**REQUIRED WORK**: Copy each line of the listing below exactly.

· · ·

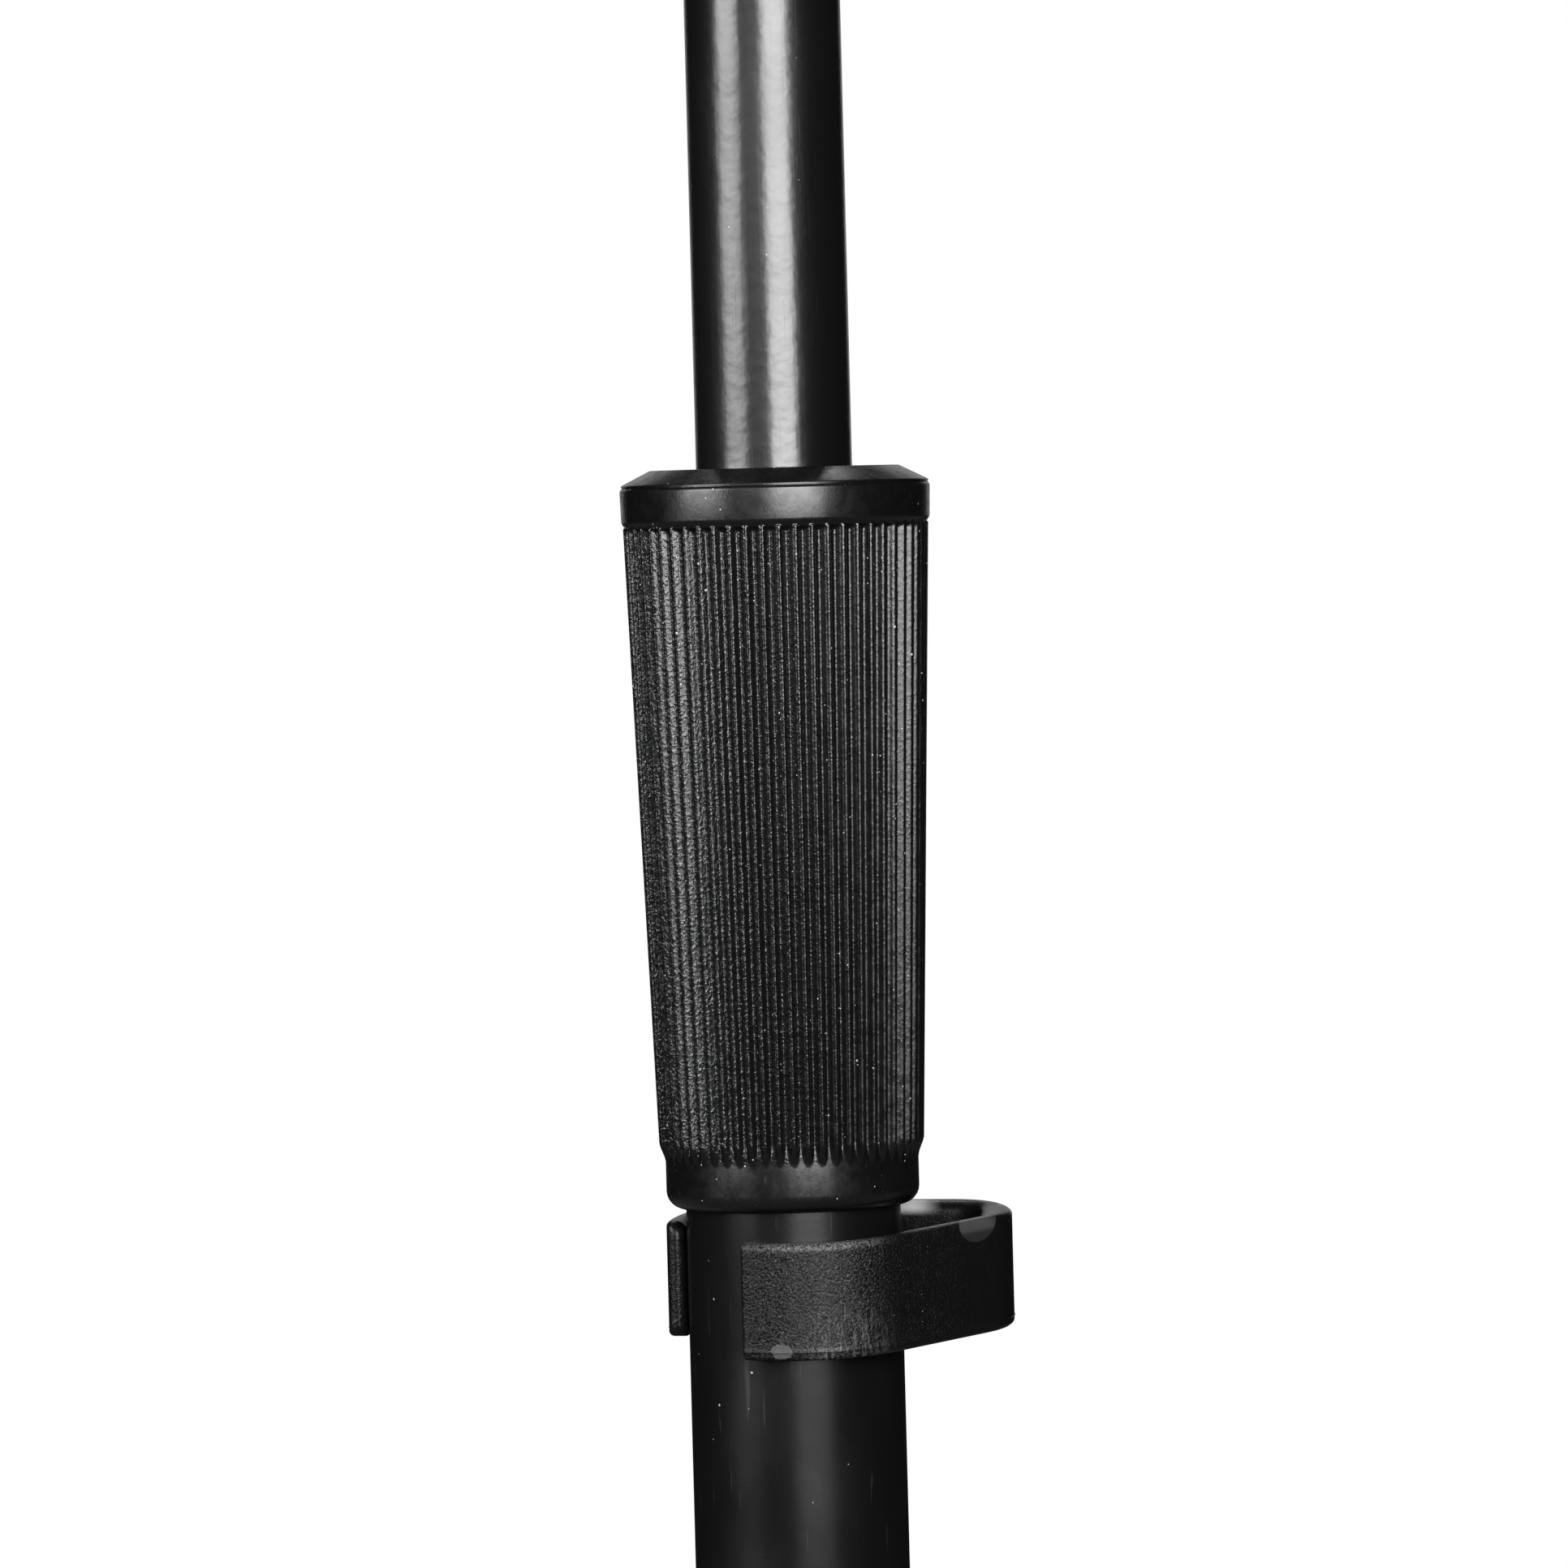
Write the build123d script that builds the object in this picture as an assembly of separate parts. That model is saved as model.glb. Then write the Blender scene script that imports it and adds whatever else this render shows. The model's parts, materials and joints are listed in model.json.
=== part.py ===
from build123d import *

import os
from math import asin, atan2, cos, degrees, hypot, radians, sin

# Music stand on a telescopic column with a quarter-turn clutch, a folding tripod and a tilting
# perforated desk. Millimetres. The origin is on the column's axis at floor level, +Z is up and the
# reader stands on the -Y side. Every solid is written where it is at the rest pose.

# ---------------------------------------------------------------- driving dimensions

FIT = 0.05  # radial clearance of a running or push fit
GAP = 0.3  # clearance between pieces that move past each other

# Column
LOWER_TUBE_R = 11.0
LOWER_TUBE_WALL = 1.5
LOWER_TUBE_BASE_Z = 86.0
UPPER_TUBE_R = 8.0
UPPER_TUBE_WALL = 1.2
UPPER_TUBE_BASE_Z = 415.0
UPPER_TUBE_LENGTH = 590.0

# Clutch grip: heights are measured down from the grip's top face
GRIP_TOP_Z = 715.8
GRIP_HEIGHT = 75.6
CAP_TOP_R = 12.75
CAP_R = 15.9
CAP_CHAMFER_DROP = 1.6
CAP_EDGE_R = 0.8
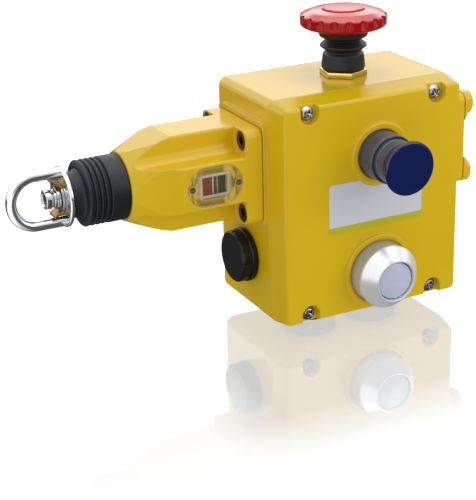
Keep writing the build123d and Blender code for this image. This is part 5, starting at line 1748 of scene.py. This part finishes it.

· · ·

**SOLUTION FOR THIS EXERCISE**:
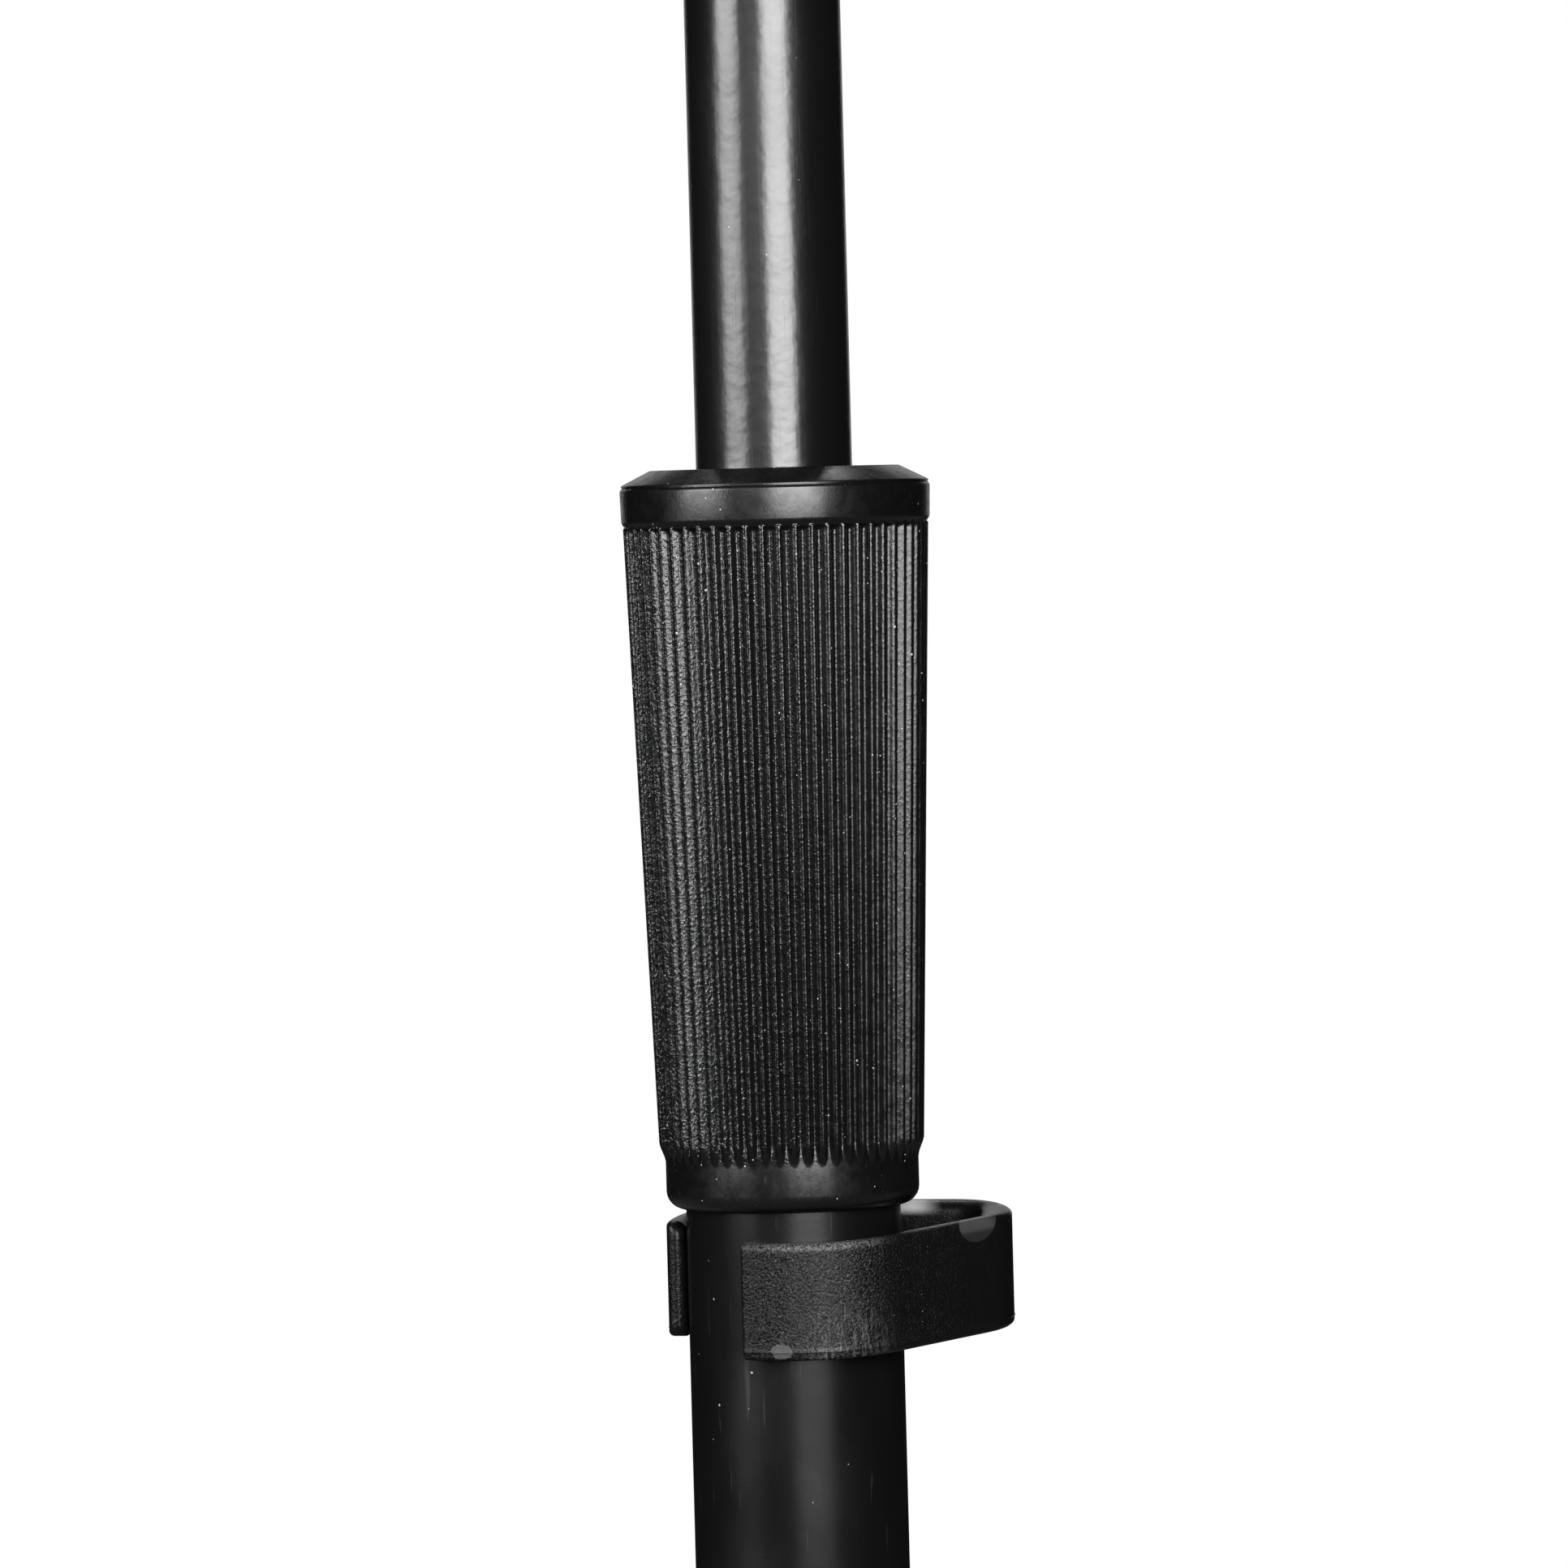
Write the build123d script that builds the object in this picture as an assembly of separate parts. That model is saved as model.glb. Then write the Blender scene script that imports it and adds whatever else this render shows. The model's parts, materials and joints are listed in model.json.
=== part.py ===
from build123d import *

import os
from math import asin, atan2, cos, degrees, hypot, radians, sin

# Music stand on a telescopic column with a quarter-turn clutch, a folding tripod and a tilting
# perforated desk. Millimetres. The origin is on the column's axis at floor level, +Z is up and the
# reader stands on the -Y side. Every solid is written where it is at the rest pose.

# ---------------------------------------------------------------- driving dimensions

FIT = 0.05  # radial clearance of a running or push fit
GAP = 0.3  # clearance between pieces that move past each other

# Column
LOWER_TUBE_R = 11.0
LOWER_TUBE_WALL = 1.5
LOWER_TUBE_BASE_Z = 86.0
UPPER_TUBE_R = 8.0
UPPER_TUBE_WALL = 1.2
UPPER_TUBE_BASE_Z = 415.0
UPPER_TUBE_LENGTH = 590.0

# Clutch grip: heights are measured down from the grip's top face
GRIP_TOP_Z = 715.8
GRIP_HEIGHT = 75.6
CAP_TOP_R = 12.75
CAP_R = 15.9
CAP_CHAMFER_DROP = 1.6
CAP_EDGE_R = 0.8
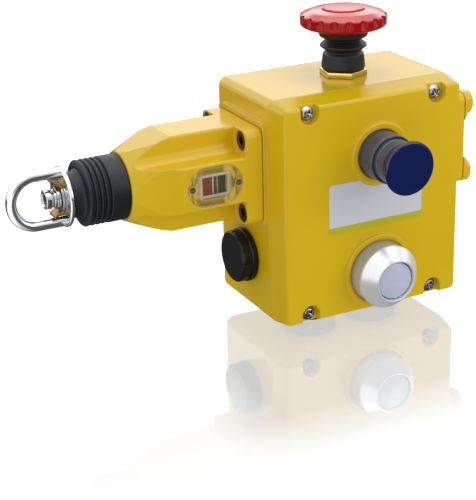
Keep writing the build123d and Blender code for this image. This is part 5, starting at line 1748 of scene.py. This part finishes it.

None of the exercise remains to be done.